General News
14 September, 2025
In good faith
Have you ever had the experience of wanting to go on a holiday or a trip away, only to find that once there, you just can’t wait to get home again?

I dare say that most of us, at one time or another; have known what that is like. That includes me. It will be school holidays here in the NT in a couple of weeks and I will be able to get back home for the first time since the year started, and yes – I can’t wait.
This is certainly not a new phenomenon. People have been having this experience probably since time began.
I am certainly not the first person who has had to leave home to work, and without doubt I will
not be the last.
Both within the church, as missionaries, evangelists and other workers, and in every other walk of life, people have often needed to move away from their homes to serve their communities and to make their livings.
Perhaps one of the biggest challenges some Christians face is the question of leaving home to serve in Christian work, either within their own countries or abroad.
As a youth, I personally had a great deal of exposure to cross-cultural missionaries who had served in many lands, but particularly in the South Pacific region.

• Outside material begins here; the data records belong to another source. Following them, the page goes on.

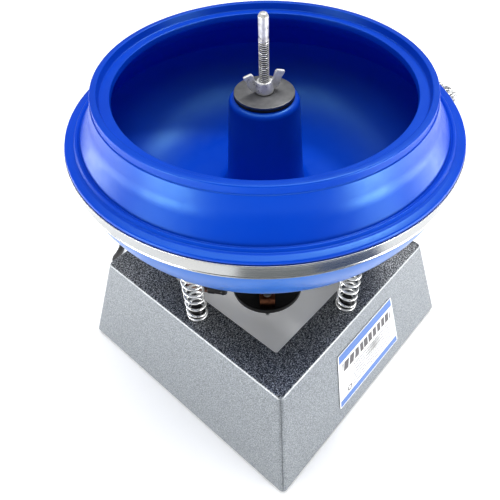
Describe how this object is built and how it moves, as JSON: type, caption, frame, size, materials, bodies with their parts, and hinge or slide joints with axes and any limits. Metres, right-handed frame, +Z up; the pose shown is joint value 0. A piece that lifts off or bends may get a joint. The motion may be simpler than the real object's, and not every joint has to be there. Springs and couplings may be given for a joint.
{
  "type": "vibratory rock tumbler",
  "caption": "Vibratory tumbler: an annular bowl held by a wing nut on a pan with a motor and off-balance flywheel, floating on coil springs over a sheet-steel base.",
  "frame": {"origin": "on the surface it stands on, under the motor shaft's axis, in the middle of the square base", "axes": "+Z up along the motor shaft and centre stud, -Y towards the label face, +X to the right seen from the label face"},
  "size_m": [0.3729, 0.3525, 0.3],
  "materials": {
    "bowl_plastic": "satin",
    "pan_enamel": "satin",
    "base_hammertone": "hammered",
    "band_stainless": "brushed",
    "spring_steel": "bright",
    "zinc_plate": "bright zinc",
    "plate_steel": "mill",
    "black_rubber": "matte",
    "black_plastic": "satin",
    "lamination_steel": "laminated",
    "copper": "dull copper",
    "bronze": "plain",
    "black_steel": "black oxide",
    "label_foil": "satin",
    "wire_brown": "satin"
  },
  "bodies": {
    "base": {"base_shell": "base_hammertone", "label_plate": "label_foil", "supply_lead": "wire_brown", "foot_back_right": "black_rubber", "foot_back_left": "black_rubber", "foot_front_left": "black_rubber", "foot_front_right": "black_rubber", "lower_stud_right": "zinc_plate", "lower_stud_back": "zinc_plate", "lower_stud_left": "zinc_plate", "lower_stud_front": "zinc_plate", "lower_nut_right": "zinc_plate", "lower_nut_back": "zinc_plate", "lower_nut_left": "zinc_plate", "lower_nut_front": "zinc_plate", "spring_right": "spring_steel", "spring_back": "spring_steel", "spring_left": "spring_steel", "spring_front": "spring_steel", "strain_relief": "black_rubber", "mains_cord": "black_rubber", "mains_cord_tail": "black_rubber", "cord_coil": "black_rubber", "cord_tie": "black_plastic", "plug_body": "black_plastic", "plug_blade_left": "bronze", "plug_blade_right": "bronze"},
    "pan": {"pan": "pan_enamel", "motor_plate": "plate_steel", "clamp_band": "band_stainless", "band_screw": "zinc_plate", "band_nut": "zinc_plate", "centre_stud": "zinc_plate", "stud_lock_nut": "zinc_plate", "motor_upper_bell": "black_plastic", "motor_stator": "lamination_steel", "motor_winding": "copper", "motor_lower_bell": "black_plastic", "upper_bearing": "bronze", "lower_bearing": "bronze", "motor_lead": "wire_brown", "wire_connector": "black_plastic", "motor_bolt_back_right": "zinc_plate", "motor_bolt_back_left": "zinc_plate", "motor_bolt_front_left": "zinc_plate", "motor_bolt_front_right": "zinc_plate", "upper_stud_right": "zinc_plate", "upper_stud_back": "zinc_plate", "upper_stud_left": "zinc_plate", "upper_stud_front": "zinc_plate"},
    "rotor": {"motor_shaft": "zinc_plate", "rotor_core": "lamination_steel", "flywheel": "black_plastic", "eccentric_weight": "copper", "weight_screw": "zinc_plate", "weight_nut": "black_steel"},
    "bowl": {"bowl": "bowl_plastic"},
    "washer": {"steel_washer": "zinc_plate", "washer_gasket": "black_rubber"},
    "wing_nut": {"wing_nut": "zinc_plate"}
  },
  "joints": [
    {"name": "pan_bounce", "type": "slide", "parent": "base", "child": "pan", "axis": [0, 0, 1], "range_m": [-0.006, 0.004], "stiffness_N_per_m": 12000, "springref_m": 0.0019, "deforming": ["spring_right", "spring_back", "spring_left", "spring_front"]},
    {"name": "rotor_spin", "type": "hinge", "parent": "pan", "child": "rotor", "pos_m": [0, 0, 0.1], "axis": [0, 0, 1], "continuous": true},
    {"name": "bowl_lift", "type": "slide", "parent": "pan", "child": "bowl", "axis": [0, 0, 1], "range_m": [0, 0.13]},
    {"name": "washer_lift", "type": "slide", "parent": "bowl", "child": "washer", "axis": [0, 0, 1], "range_m": [0, 0.04592]},
    {"name": "wing_nut_turn", "type": "hinge", "parent": "washer", "child": "wing_nut", "pos_m": [0, 0, 0.255], "axis": [0, 0, 1], "range_deg": [0, 12960]}
  ],
  "couplings": [
    {"joint": "washer_lift", "follows": "wing_nut_turn", "m_per_rad": 0.00020213}
  ]
}
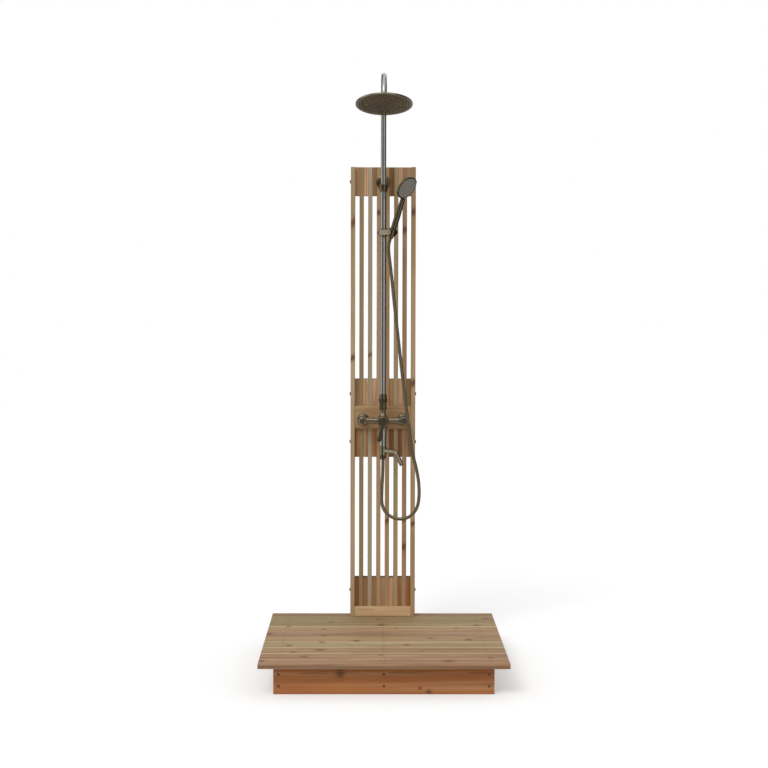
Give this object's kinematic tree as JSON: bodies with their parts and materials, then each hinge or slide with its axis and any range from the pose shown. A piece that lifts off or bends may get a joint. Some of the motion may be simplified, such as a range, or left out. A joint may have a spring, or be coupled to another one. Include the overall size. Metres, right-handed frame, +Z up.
{
  "type": "outdoor shower post",
  "caption": "Slatted timber post on a square slatted deck, with an exposed shower mixer, an arched rain head, a handset on a sliding holder and a swivel spout.",
  "frame": {"origin": "on the ground, under the middle of the deck", "axes": "+Z up, +Y towards the post from the front of the deck, +X to the right of someone who faces the post"},
  "size_m": [0.915, 0.939, 2.335],
  "materials": {
    "deck_cedar": "weathered, matt",
    "apron_cedar": "oiled, matt",
    "frame_timber": "sawn",
    "slat_cedar": "weathered, matt",
    "spacer_cedar": "oiled, matt",
    "panel_cedar": "oiled, matt",
    "fasteners": "zinc",
    "fittings": "dark brushed",
    "pipe": "dark brushed",
    "hose_metal": "dark brushed",
    "spray_faces": "metal-look plating",
    "plated_plastic": "dark brushed metal-look plating",
    "liners": "moulded"
  },
  "bodies": {
    "post_and_mixer": {"deck_board_01": "deck_cedar", "deck_board_02": "deck_cedar", "deck_board_03": "deck_cedar", "deck_board_04": "deck_cedar", "deck_board_05": "deck_cedar", "deck_board_06": "deck_cedar", "deck_board_07": "deck_cedar", "deck_board_08": "deck_cedar", "deck_board_09": "deck_cedar", "deck_board_10": "deck_cedar", "front_apron": "apron_cedar", "rear_apron": "apron_cedar", "deck_joists": "frame_timber", "slat_1": "slat_cedar", "slat_2": "slat_cedar", "slat_3": "slat_cedar", "slat_4": "slat_cedar", "slat_5": "slat_cedar", "slat_6": "slat_cedar", "slat_7": "slat_cedar", "slat_8": "slat_cedar", "top_spacers": "spacer_cedar", "middle_spacers": "spacer_cedar", "bottom_spacers": "spacer_cedar", "mixer_board": "panel_cedar", "toe_board": "panel_cedar", "foot_screws": "fasteners", "through_bolts": "fasteners", "bolt_nuts": "fasteners", "inlet_tails": "fittings", "union_nuts": "fittings", "escutcheons": "fittings", "tail_backnuts": "fasteners", "mixer_body": "fittings", "cartridge": "liners", "cartridge_nut": "fittings", "riser_nut": "fittings", "lower_column": "fittings", "hose_nut": "fittings", "hose": "hose_metal", "outer_riser": "pipe", "wall_bracket": "fittings"},
    "riser_arm": {"arch_arm": "pipe", "swivel_ball": "fittings"},
    "ball_seat": {"ball_seat": "liners"},
    "rain_head": {"swivel_nut": "fittings", "rain_head": "fittings", "rain_plate": "fittings"},
    "slider_bush": {"slider_bush": "liners"},
    "slider": {"slider": "fittings"},
    "slider_knob": {"slider_knob": "fittings"},
    "handset_holder": {"handset_holder": "fittings"},
    "hose_cone": {"hose_cone": "fittings"},
    "handset": {"handset": "plated_plastic", "spray_plate": "spray_faces"},
    "spindle": {"spindle": "fittings"},
    "lever": {"lever": "fittings"},
    "diverter_knob": {"diverter_knob": "fittings"},
    "spout": {"spout": "fittings", "aerator": "liners"}
  },
  "joints": [
    {"name": "riser_height", "type": "slide", "parent": "post_and_mixer", "child": "riser_arm", "axis": [0, 0, 1], "range_m": [-0.2, 0.06]},
    {"name": "head_fore_tilt", "type": "hinge", "parent": "riser_arm", "child": "ball_seat", "pos_m": [0, 0.09114, 2.22069], "axis": [1, 0, 0], "range_deg": [-15, 15]},
    {"name": "head_side_tilt", "type": "hinge", "parent": "ball_seat", "child": "rain_head", "pos_m": [0, 0.09114, 2.22069], "axis": [0, -0.9636, 0.2672], "range_deg": [-15, 15]},
    {"name": "slider_height", "type": "slide", "parent": "post_and_mixer", "child": "slider_bush", "axis": [0, 0, 1], "range_m": [-0.5, 0.11], "deforming": ["hose"]},
    {"name": "slider_swivel", "type": "hinge", "parent": "slider_bush", "child": "slider", "pos_m": [0, 0.324, 1.706], "axis": [0, 0, 1], "range_deg": [-48, 30], "deforming": ["hose"]},
    {"name": "clamp_screw", "type": "hinge", "parent": "slider", "child": "slider_knob", "pos_m": [0, 0.324, 1.706], "axis": [0.7431, -0.6691, 0], "range_deg": [-90, 90]},
    {"name": "holder_tilt", "type": "hinge", "parent": "slider", "child": "handset_holder", "pos_m": [0.03567, 0.29188, 1.706], "axis": [0.6691, 0.7431, 0], "range_deg": [-12, 12], "deforming": ["hose"]},
    {"name": "handset_lift", "type": "slide", "parent": "handset_holder", "child": "hose_cone", "axis": [0.2904, -0.2614, 0.9205], "range_m": [0, 0.045], "deforming": ["hose"]},
    {"name": "handset_twist", "type": "hinge", "parent": "hose_cone", "child": "handset", "pos_m": [0.03567, 0.29188, 1.706], "axis": [0.2904, -0.2614, 0.9205], "range_deg": [-90, 90]},
    {"name": "temperature", "type": "hinge", "parent": "post_and_mixer", "child": "spindle", "pos_m": [0, 0.293, 0.939], "axis": [0, 1, 0], "range_deg": [-57, 33]},
    {"name": "flow", "type": "hinge", "parent": "spindle", "child": "lever", "pos_m": [0, 0.293, 0.939], "axis": [-0.9781, 0, 0.2079], "range_deg": [0, 18]},
    {"name": "diverter", "type": "hinge", "parent": "post_and_mixer", "child": "diverter_knob", "pos_m": [0, 0.324, 1], "axis": [0, 0, 1], "range_deg": [-60, 60]},
    {"name": "spout_swivel", "type": "hinge", "parent": "post_and_mixer", "child": "spout", "pos_m": [0, 0.324, 0.8146], "axis": [0, 0, 1], "range_deg": [-110, 10]}
  ]
}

I took great interest in hearing them whenever the opportunity presented itself.
At the time I had no idea that I would myself eventually be working with aboriginal people cross-culturally.
When Jesus first called his disciples to follow Him, they would have had no idea that they would eventually be leaving their homes to take to Gospel of Jesus to the gentile world.
One must wonder what went through the minds of the first disciples, Simon and Andrew, and then James and John, all fishermen from the Galilee region of Northern Israel, when Jesus said to them, “Come, follow me and I will show you how to fish for people”.
While we don’t know what they were thinking at the time, we do know that they obeyed the call and followed Him.
From that time on they would be leading itinerant lives, first as disciples learning about the new faith, and then as apostles, that would take them across the entire of Israel and then into Europe, Africa, Persia, Russia, India and many other nations as they went forth sowing the seed of the Gospel into the early churches.
To the best of our knowledge, they never returned to their homes and all of them ended their lives in foreign lands.
In Matthew 8, we read of how someone said to Jesus, “Teacher, I will follow you wherever you go”.
Jesus replied, “Foxes have dens and birds have nests, but the Son of Man has no place to lay his head”.
Following Jesus has a cost.
It may be that we are called to serve at home, or it may be that we are called to serve away.
The question is, how will we respond?
Jesus also said in Matthew 19, “And whoever leaves houses or brothers or sisters … for my sake will receive a hundred times as much and will inherit eternal life”.
As Christians, we are all called to serve, just as the disciples did.
And yes - sometimes that service involves sacrifice.
The apostle Peter wrote “Each of you should use whatever gift you have received to serve others, as faithful stewards of Gods grace”.